**Directions for this task**
Copy out exactly the lines from the first line of the material below through the line containing "ring_radius = 50.65", and nothing beyond them.

**Data excerpt**
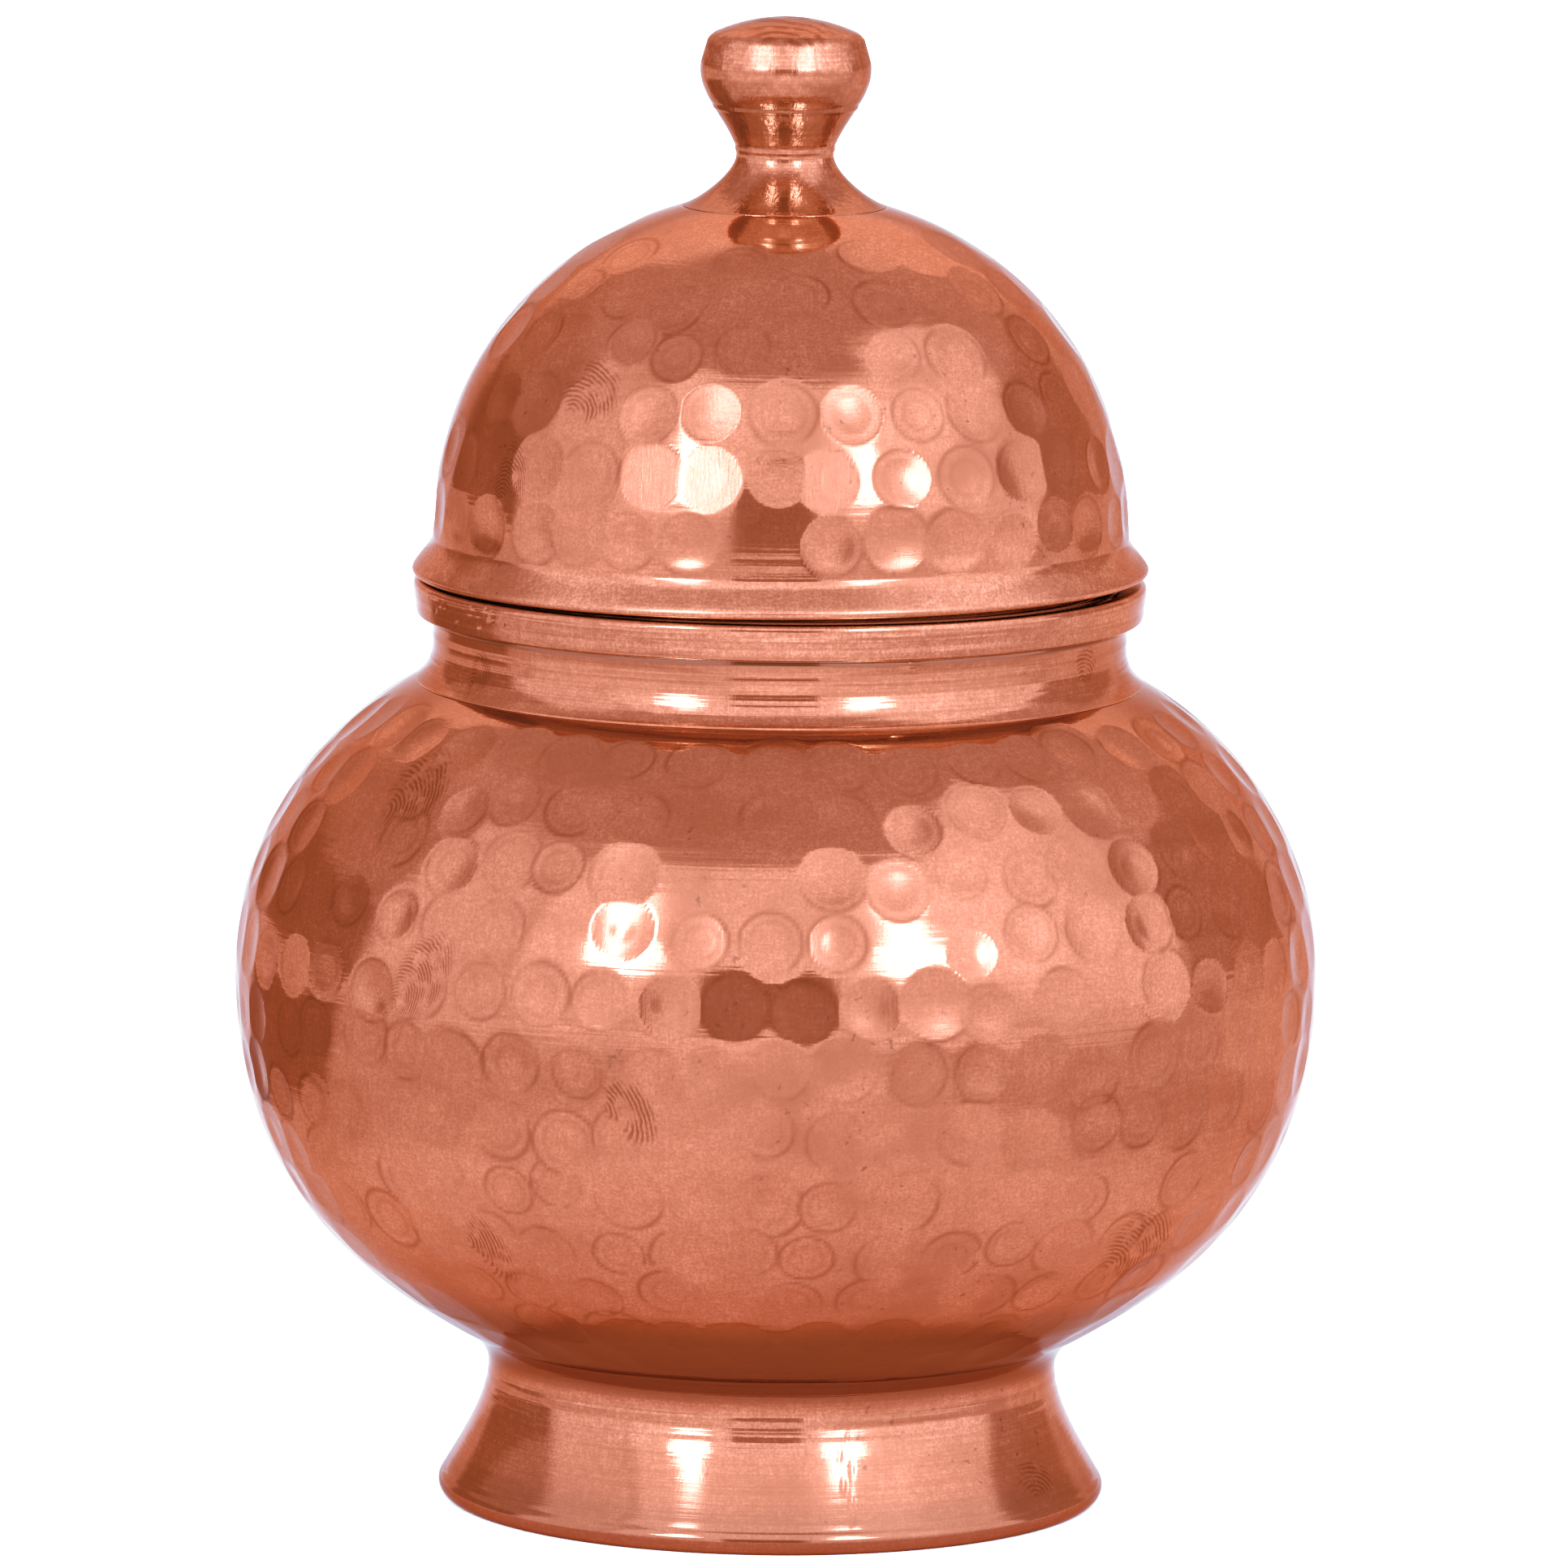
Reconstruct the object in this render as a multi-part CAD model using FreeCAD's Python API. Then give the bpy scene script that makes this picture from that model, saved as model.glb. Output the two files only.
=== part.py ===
import FreeCAD, Part
import os
from math import atan2, cos, hypot, pi, sin
from FreeCAD import Vector

# A hammered copper water jug with a lift-off domed lid, in millimetres.
# +Z is up and is the axis that every piece is turned about. The origin is on that axis, at the
# level of the face that the foot rests on. An outline is drawn as (radius, height) pairs.

# Overall driving dimensions
belly_radius = 75.0
belly_widest_z = 74.0
neck_radius = 47.95
mouth_z = 128.5
lid_gap = 0.35
dome_radius = 48.1
dome_foot_z = 134.3
dome_crown_z = 180.05
knob_top_z = 206.2

# Sheet thicknesses
body_sheet = 1.2
foot_sheet = 1.1
dome_sheet = 1.1
collar_sheet = 0.9

# Belly: where its lower quarter meets the foot, and its upper quarter the neck
foot_joint = (41.5, 22.87)
neck_joint = (50.6, 114.03)
lower_belly = (
    foot_joint,
    (55.77, 30.68),
    (belly_radius, belly_widest_z - 31.3),
    (belly_radius, belly_widest_z),
)
upper_belly = (
    (belly_radius, belly_widest_z),
    (belly_radius, belly_widest_z + 21.65),
    (59.2, 109.77),
    neck_joint,
)
floor_radius = 12.0
floor_z = 13.5
belly_floor = ((floor_radius, floor_z), (24.0, floor_z), (33.0, 18.22), foot_joint)
shoulder_slope = (neck_joint[1] - 109.77) / (59.2 - neck_joint[0])
opening_radius = neck_radius - body_sheet

# Foot: a flared ring whose bottom edge is rolled round a wire
foot_waist = (39.43, 18.4)
foot_flange_radius = 42.4
roll_radius = 1.9
roll_centre = (44.34, 1.8)
roll_end_turn = 245.0
flare_lean = 31.0
rim_wire_radius = roll_radius - foot_sheet - 0.03
foot_solder_width = 3.0
foot_solder_depth = 2.5

# Neck collar and mouth ring
collar_flange = (50.25, 114.5)
collar_waist_z = 119.5
collar_top_z = mouth_z - 0.3
ring_foot_z = 122.2
ring_radius = 50.65

# Lid: lip, dome and the collar that drops into the mouth
lip_z = mouth_z + lid_gap
lip_radius = 50.87
lip_bead = 0.72
dome = (
    (dome_radius, dome_foot_z),
    (dome_radius - 0.15, dome_foot_z + 25.4),
    (31.41, 175.13),
    (14.2, dome_crown_z),
)
lid_collar_radius = opening_radius - 0.85
lid_collar_bottom_z = mouth_z - 10.0
lid_collar_top_z = lip_z + 6.5
joggle_z = (lip_z + 0.4, lip_z + 1.8)
lid_solder_width = 1.4
lid_fit_gap = 0.05

# Knob and its fixing
knob_base_radius = 14.0
knob_waist = (6.75, 187.2)
knob_shoulder = (11.8, 198.6)
knob_edge = (10.85, 203.0)
screw_radius = 2.5
screw_length = 11.0
screw_head_radius = 4.6
screw_head_height = 2.8
screw_slot_width = 1.2
screw_slot_depth = 1.3
thread_gap = 0.05
washer_radius = 7.5
washer_sheet = 1.0


def turned(start, *runs):
    """A solid turned about the axis from a closed outline that begins at start.

    A run is the points that follow the last one: one for a line, two for an arc that goes
    through the first, three for a cubic curve. A line closes the outline.
    """
    edges = []
    here = start
    closing = () if runs[-1][-1] == start else ((start,),)
    for run in runs + closing:
        points = [Vector(r, 0, z) for r, z in (here,) + tuple(run)]
        if len(points) == 2:
            edges.append(Part.LineSegment(*points).toShape())
        elif len(points) == 3:
            edges.append(Part.Arc(*points).toShape())
        else:
            curve = Part.BezierCurve()
            curve.setPoles(points)
            edges.append(curve.toShape())
        here = run[-1]
    return Part.Face(Part.Wire(edges)).revolve(Vector(0, 0, 0), Vector(0, 0, 1), 360)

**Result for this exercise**
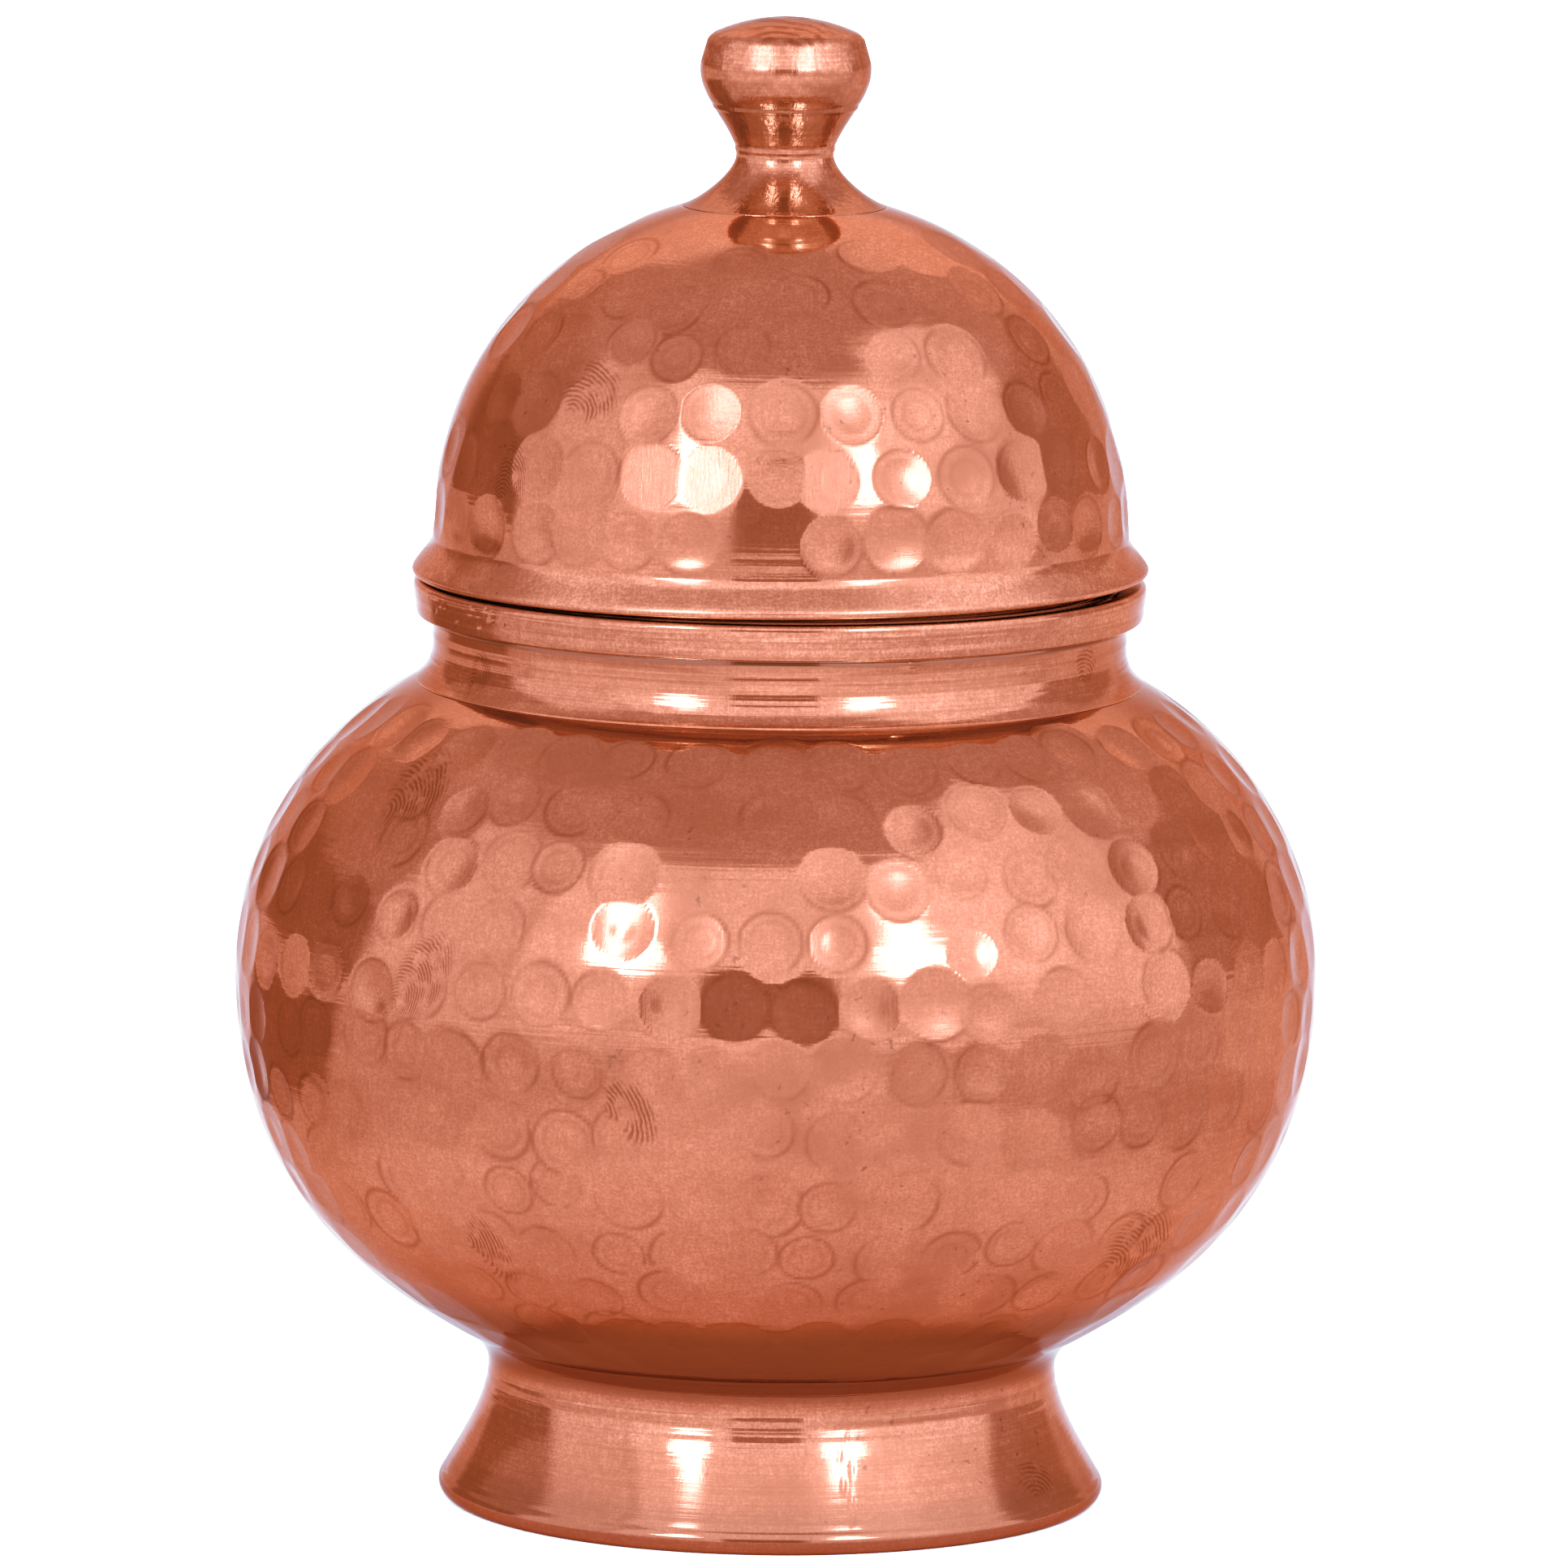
Reconstruct the object in this render as a multi-part CAD model using FreeCAD's Python API. Then give the bpy scene script that makes this picture from that model, saved as model.glb. Output the two files only.
=== part.py ===
import FreeCAD, Part
import os
from math import atan2, cos, hypot, pi, sin
from FreeCAD import Vector

# A hammered copper water jug with a lift-off domed lid, in millimetres.
# +Z is up and is the axis that every piece is turned about. The origin is on that axis, at the
# level of the face that the foot rests on. An outline is drawn as (radius, height) pairs.

# Overall driving dimensions
belly_radius = 75.0
belly_widest_z = 74.0
neck_radius = 47.95
mouth_z = 128.5
lid_gap = 0.35
dome_radius = 48.1
dome_foot_z = 134.3
dome_crown_z = 180.05
knob_top_z = 206.2

# Sheet thicknesses
body_sheet = 1.2
foot_sheet = 1.1
dome_sheet = 1.1
collar_sheet = 0.9

# Belly: where its lower quarter meets the foot, and its upper quarter the neck
foot_joint = (41.5, 22.87)
neck_joint = (50.6, 114.03)
lower_belly = (
    foot_joint,
    (55.77, 30.68),
    (belly_radius, belly_widest_z - 31.3),
    (belly_radius, belly_widest_z),
)
upper_belly = (
    (belly_radius, belly_widest_z),
    (belly_radius, belly_widest_z + 21.65),
    (59.2, 109.77),
    neck_joint,
)
floor_radius = 12.0
floor_z = 13.5
belly_floor = ((floor_radius, floor_z), (24.0, floor_z), (33.0, 18.22), foot_joint)
shoulder_slope = (neck_joint[1] - 109.77) / (59.2 - neck_joint[0])
opening_radius = neck_radius - body_sheet

# Foot: a flared ring whose bottom edge is rolled round a wire
foot_waist = (39.43, 18.4)
foot_flange_radius = 42.4
roll_radius = 1.9
roll_centre = (44.34, 1.8)
roll_end_turn = 245.0
flare_lean = 31.0
rim_wire_radius = roll_radius - foot_sheet - 0.03
foot_solder_width = 3.0
foot_solder_depth = 2.5

# Neck collar and mouth ring
collar_flange = (50.25, 114.5)
collar_waist_z = 119.5
collar_top_z = mouth_z - 0.3
ring_foot_z = 122.2
ring_radius = 50.65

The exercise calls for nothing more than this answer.